Irak

Another Easter Away - Iraqi Family Marks Another Year as Refugees

It is early evening in Amman as Habib settles into the gray couch of his small living room, still wearing his dark Sunday suit. While Christians the world over celebrate the resurrection of Christ, it is a quiet Easter of sweet tea and cookies for Habib and his family - the ninth now they have spent as Iraqi refugees in Jordan.

For Habib - who asked that his last name not be used - this Easter is a reminder both of what he has, and what he has lost. Having escaped Iraq in 1998, five years before the bloodshed that has racked that country since 2003, Habib is thankful for the safety of his family. But with his two oldest sons living in Europe, he cannot help but feel the loss of their absence.

"In Iraq, we spent all of our Easters at my brother's house, with relatives," Habib recalled of the years before war and sanctions began making life in Iraq unbearable. "But we don't have a good Easter here, because my two sons are far from us." A customs clearing agent in Baghdad for ten years, Habib was responsible for applying duty to imports - imports that all but disappeared after sanctions against Iraq took hold in the wake of the 1991 Gulf War.

Aside from shipments of tires and construction materials from other Gulf States, Habib says, there was little in the way of work. "If you haven't any customers, there is no business," Habib said. With conditions steadily worsening in Iraq, and prices rising, his two oldest sons fled to Jordan in 1994. From there they made their way to Denmark two years later, where they now have citizenship. With four other children to care for in Iraq, Habib began planning to leave the country.

"There was not any future for our children there," Habib said. "When any boy finished school, he must go into the army. There were not any jobs for them."

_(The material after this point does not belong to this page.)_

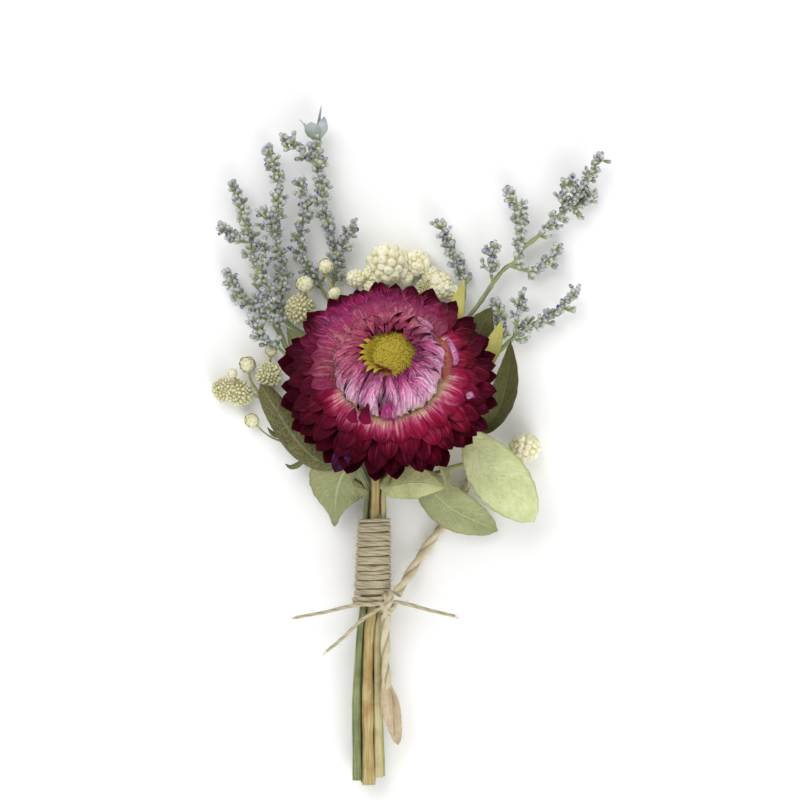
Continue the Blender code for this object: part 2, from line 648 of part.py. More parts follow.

Fleeing Iraq for Jordan two years later, Habib and his family found the first of many apartments they were to call home. Today, they find themselves among the estimated 750,000 Iraqi refugees living in Jordan - some of the two million Iraqis the United Nations estimates have fled since 2003.

Another 1.7 million remain displaced within Iraq, a figure the UN says is likely to climb to 2.3 million by the end of this year. Many fled to Jordan, which along with neighboring Syria has taken in the majority of the refugees. And though this is the largest long-term population movement in the Middle East since the displacement of the Palestinians in 1948, there are no outward signs of the tremendous influx this country of less than six million people has absorbed.

In Jordan, refugees have found homes and apartments and settled into a life of legal limbo, due in large part to increasingly stringent laws which make it nearly impossible for most refugees to gain legal status. "How can I work?" Habib says. "With [whom] can I work? They don't give me any permission to work here." Having overstayed his original six-month entry visa granted to him by the Jordanian authorities, Habib, like most Iraqis here, is now living illegally.

Unable to work, he and his family depend on the odd jobs his son Emile picks up, living constantly with the fear of being deported if he is caught working. Having moved now five times in nine years in search of affordable apartments in decent neighborhoods, it is a life that has taken a toll on Habib. "I sold my home and came here. We lived on that money for awhile," Habib said. "Now we would go to any country, me and my family, to live in peace, not war."

Some agencies are working to help, among them Caritas Jordan, which runs an informal school for Iraqi refugees, as well as a community clinic. Habib's youngest son, Fadi, receives some money from Caritas Jordan to cover a portion of his school fees and expenses - part of an overall effort by Caritas to link refugees back into a social network most of them have been denied since they left Iraq.

But the need is outpacing the ability of agencies to keep up. Though he has applied for refugee status from the United Nations High Commissioner for Refugees, Habib says he has not heard back, other than receiving a card saying his status is being reviewed. That was four years ago.

His 29-year-old son Emile, who was in his first year of art school in Iraq when the family fled, sums up the frustration he feels at not being allowed to work and live legally in Jordan. "Here in this country we lost everything," Emile said, "We lost our country, we lost our studies, we lost our lives. For me, this and prison are the same."

Back in the quiet confines of their living room, Habib and his family see Europe as the answer to their prayers. With Iraq still torn by violence, there seems little hope for peace. Unable to work in Jordan, neither Habib nor his three sons see a future here. Denmark is the dream they all share, a place that would not only free them from the limbo of Jordan, but also reunite them as the family they have not been for more than a decade.

"We don't need anything else," said Habib's wife Mary, "But to be with our sons."